The functions of workplace forums are to
- Promote the interests of all workers (not only trade union members)
- Enhance workplace efficiency
- Opportunity to consult with the employer
- Take part in decision-making
An employer must provide all the information that will allow a workplace forum to consult and make joint decisions effectively.
An employer does not have to provide information that
- Is legally privileged
- Violates any law or court order
- May harm a worker or the employer
- Is personal to a worker, unless the worker permits it and confirms this permission in writing.
General functions of workplace forum
A workplace, forum established in terms of the act
- Must seek to promote the interests of all employees in the workplace, whether or not they are trade union members
- Must seek to enhance efficiency in the workplace
- Is entitled to be consulted by the employer, with a view to reaching consensus about the matters referred to in the previous points
- Is entitled to participate in joint decision-making on matters referred to earlier and as contained in section 86 of the LRA.
It is worth bearing in mind that the formation of workplace forums in itself is not sufficient.

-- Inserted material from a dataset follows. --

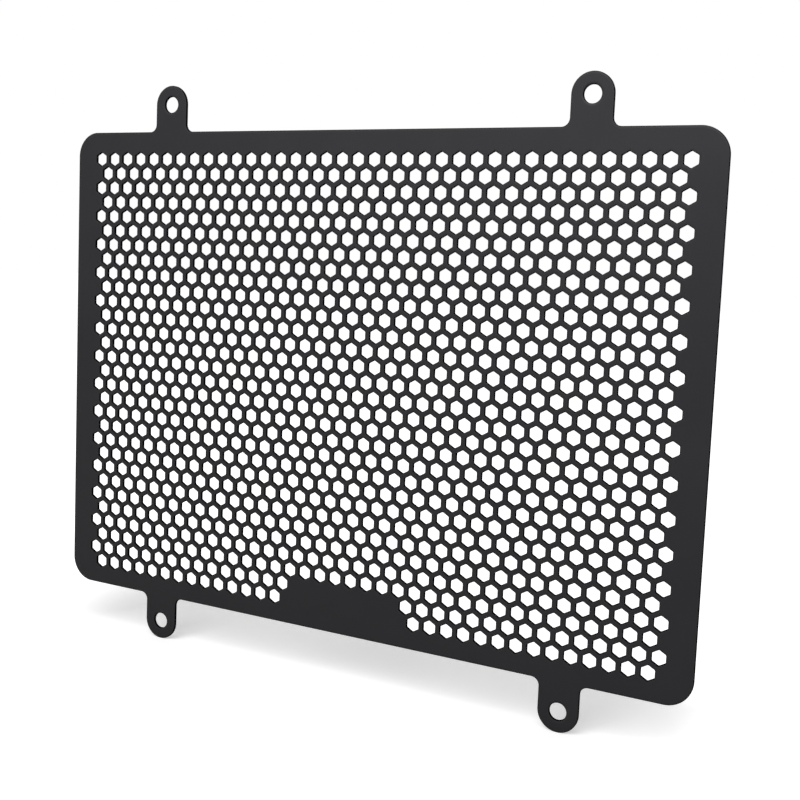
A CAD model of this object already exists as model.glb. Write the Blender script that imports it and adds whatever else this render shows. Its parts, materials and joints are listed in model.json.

Employers must ensure the members are adequately trained and understand their function, duties and responsibilities.
The forum should be given a written mandate and should in addition operate under a formal constitution.
Some of the more common forums are
- General workplace forum –covers most issues and areas of interest to employees
- HIV/AIDS committee – deals with issues related to HIV and AIDS
- Health and safety committee
- Training or Skills Development committee
- Employment Equity committee
Consultation with employees
Companies defined as designated employers are required to consult with employees or their representatives in terms of the Employment Equity Act and the Skills Development Act.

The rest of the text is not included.